● **PROBLEM TO SOLVE**: Transcribe only the lines from the line with "Continue the Blender" through the line with "return begun * (1 - ended) * beat", exactly, counting both of those lines as part of the stretch.

● **DATASET EXTRACT**:

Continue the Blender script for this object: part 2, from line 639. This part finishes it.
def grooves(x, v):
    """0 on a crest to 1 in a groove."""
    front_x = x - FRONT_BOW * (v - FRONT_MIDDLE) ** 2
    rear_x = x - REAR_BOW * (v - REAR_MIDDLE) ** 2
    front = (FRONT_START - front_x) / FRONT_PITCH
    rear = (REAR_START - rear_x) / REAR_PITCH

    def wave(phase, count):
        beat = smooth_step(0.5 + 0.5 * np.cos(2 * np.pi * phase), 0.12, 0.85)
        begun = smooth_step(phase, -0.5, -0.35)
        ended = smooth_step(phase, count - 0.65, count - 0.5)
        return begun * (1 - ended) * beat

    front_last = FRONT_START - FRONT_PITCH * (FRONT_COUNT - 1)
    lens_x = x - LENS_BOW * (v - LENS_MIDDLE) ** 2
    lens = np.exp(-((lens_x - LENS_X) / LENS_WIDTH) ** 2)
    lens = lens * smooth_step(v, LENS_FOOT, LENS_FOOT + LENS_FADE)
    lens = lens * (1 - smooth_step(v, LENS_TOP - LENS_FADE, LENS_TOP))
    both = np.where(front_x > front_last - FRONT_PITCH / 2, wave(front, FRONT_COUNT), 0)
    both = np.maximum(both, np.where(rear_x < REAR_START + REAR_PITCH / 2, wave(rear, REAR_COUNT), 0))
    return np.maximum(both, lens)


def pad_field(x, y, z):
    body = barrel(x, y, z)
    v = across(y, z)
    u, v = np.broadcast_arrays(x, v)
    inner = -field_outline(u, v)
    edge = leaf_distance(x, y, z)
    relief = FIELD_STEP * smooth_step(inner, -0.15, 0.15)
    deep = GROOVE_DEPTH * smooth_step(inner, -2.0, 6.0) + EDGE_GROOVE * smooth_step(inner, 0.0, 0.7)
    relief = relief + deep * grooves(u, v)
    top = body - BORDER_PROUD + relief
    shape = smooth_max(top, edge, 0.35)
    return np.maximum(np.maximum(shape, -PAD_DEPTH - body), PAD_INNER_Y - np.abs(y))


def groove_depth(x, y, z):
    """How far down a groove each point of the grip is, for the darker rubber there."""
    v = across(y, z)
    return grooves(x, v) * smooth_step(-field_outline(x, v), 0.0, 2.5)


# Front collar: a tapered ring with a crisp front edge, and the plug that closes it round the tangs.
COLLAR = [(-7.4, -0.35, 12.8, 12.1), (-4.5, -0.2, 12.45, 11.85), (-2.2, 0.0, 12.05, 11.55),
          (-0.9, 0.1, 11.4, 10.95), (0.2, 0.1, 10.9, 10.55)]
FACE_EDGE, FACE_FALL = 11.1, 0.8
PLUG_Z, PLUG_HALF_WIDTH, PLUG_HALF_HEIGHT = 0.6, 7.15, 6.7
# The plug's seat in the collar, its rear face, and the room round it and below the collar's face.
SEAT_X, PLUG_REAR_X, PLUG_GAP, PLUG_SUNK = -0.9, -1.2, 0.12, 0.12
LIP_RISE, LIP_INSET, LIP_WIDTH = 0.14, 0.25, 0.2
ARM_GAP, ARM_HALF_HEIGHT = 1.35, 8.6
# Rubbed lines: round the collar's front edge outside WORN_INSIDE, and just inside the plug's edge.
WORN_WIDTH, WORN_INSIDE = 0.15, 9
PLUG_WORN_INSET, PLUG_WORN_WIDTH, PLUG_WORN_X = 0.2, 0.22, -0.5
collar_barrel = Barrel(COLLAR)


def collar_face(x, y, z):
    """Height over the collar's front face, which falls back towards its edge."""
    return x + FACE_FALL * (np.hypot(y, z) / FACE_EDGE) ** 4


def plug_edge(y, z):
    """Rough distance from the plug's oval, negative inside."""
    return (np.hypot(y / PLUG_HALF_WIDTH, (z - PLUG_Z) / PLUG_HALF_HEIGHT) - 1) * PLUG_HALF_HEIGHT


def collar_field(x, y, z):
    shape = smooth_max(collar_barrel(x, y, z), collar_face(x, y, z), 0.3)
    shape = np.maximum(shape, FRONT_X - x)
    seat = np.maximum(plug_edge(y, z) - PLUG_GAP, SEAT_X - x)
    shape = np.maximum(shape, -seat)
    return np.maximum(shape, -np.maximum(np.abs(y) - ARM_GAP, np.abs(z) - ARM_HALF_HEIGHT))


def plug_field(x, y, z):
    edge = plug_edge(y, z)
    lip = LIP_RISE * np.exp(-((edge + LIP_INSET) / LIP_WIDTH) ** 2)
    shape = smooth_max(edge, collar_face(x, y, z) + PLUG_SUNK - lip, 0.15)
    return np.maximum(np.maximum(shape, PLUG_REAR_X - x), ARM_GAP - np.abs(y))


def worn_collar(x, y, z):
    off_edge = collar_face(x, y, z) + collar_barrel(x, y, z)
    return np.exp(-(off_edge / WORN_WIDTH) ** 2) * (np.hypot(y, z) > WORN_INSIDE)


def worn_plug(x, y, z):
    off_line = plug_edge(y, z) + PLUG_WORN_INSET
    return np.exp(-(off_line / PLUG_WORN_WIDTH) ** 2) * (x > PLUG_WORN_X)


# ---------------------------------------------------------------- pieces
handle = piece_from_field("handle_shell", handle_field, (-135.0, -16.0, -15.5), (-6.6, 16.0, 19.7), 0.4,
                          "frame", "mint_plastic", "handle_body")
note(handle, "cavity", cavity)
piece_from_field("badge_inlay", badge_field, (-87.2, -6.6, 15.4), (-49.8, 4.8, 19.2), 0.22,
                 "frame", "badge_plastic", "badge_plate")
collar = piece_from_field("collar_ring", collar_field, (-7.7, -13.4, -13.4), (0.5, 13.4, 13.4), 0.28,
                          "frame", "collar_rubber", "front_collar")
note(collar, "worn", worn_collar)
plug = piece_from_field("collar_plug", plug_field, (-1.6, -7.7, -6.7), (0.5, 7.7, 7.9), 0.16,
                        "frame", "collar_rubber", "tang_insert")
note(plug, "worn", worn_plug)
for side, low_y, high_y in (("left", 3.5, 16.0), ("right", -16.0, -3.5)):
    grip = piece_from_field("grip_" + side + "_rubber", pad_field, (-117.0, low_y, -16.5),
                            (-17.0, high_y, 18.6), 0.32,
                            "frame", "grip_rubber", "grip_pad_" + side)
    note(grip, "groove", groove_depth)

---

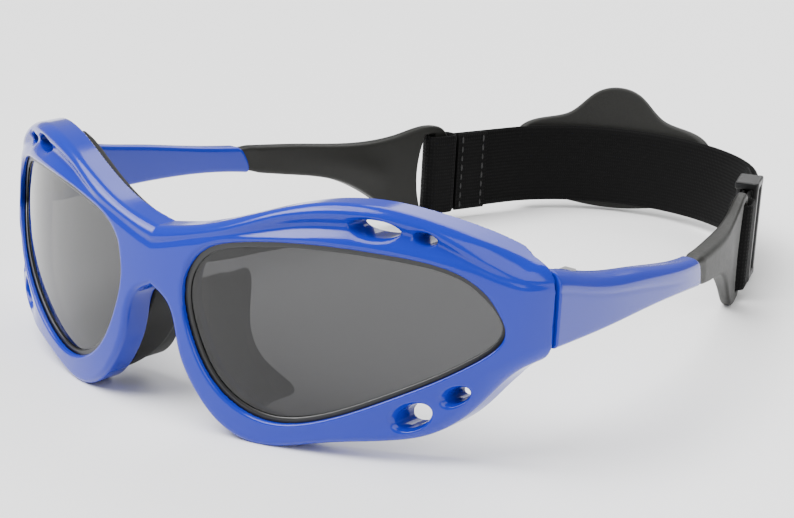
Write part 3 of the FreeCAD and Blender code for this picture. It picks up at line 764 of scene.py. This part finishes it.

--

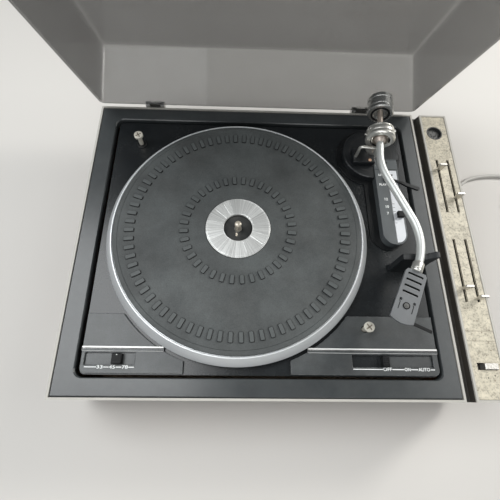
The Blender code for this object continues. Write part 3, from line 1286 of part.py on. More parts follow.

● **COMPLETE ANSWER**:
Continue the Blender script for this object: part 2, from line 639. This part finishes it.
def grooves(x, v):
    """0 on a crest to 1 in a groove."""
    front_x = x - FRONT_BOW * (v - FRONT_MIDDLE) ** 2
    rear_x = x - REAR_BOW * (v - REAR_MIDDLE) ** 2
    front = (FRONT_START - front_x) / FRONT_PITCH
    rear = (REAR_START - rear_x) / REAR_PITCH

    def wave(phase, count):
        beat = smooth_step(0.5 + 0.5 * np.cos(2 * np.pi * phase), 0.12, 0.85)
        begun = smooth_step(phase, -0.5, -0.35)
        ended = smooth_step(phase, count - 0.65, count - 0.5)
        return begun * (1 - ended) * beat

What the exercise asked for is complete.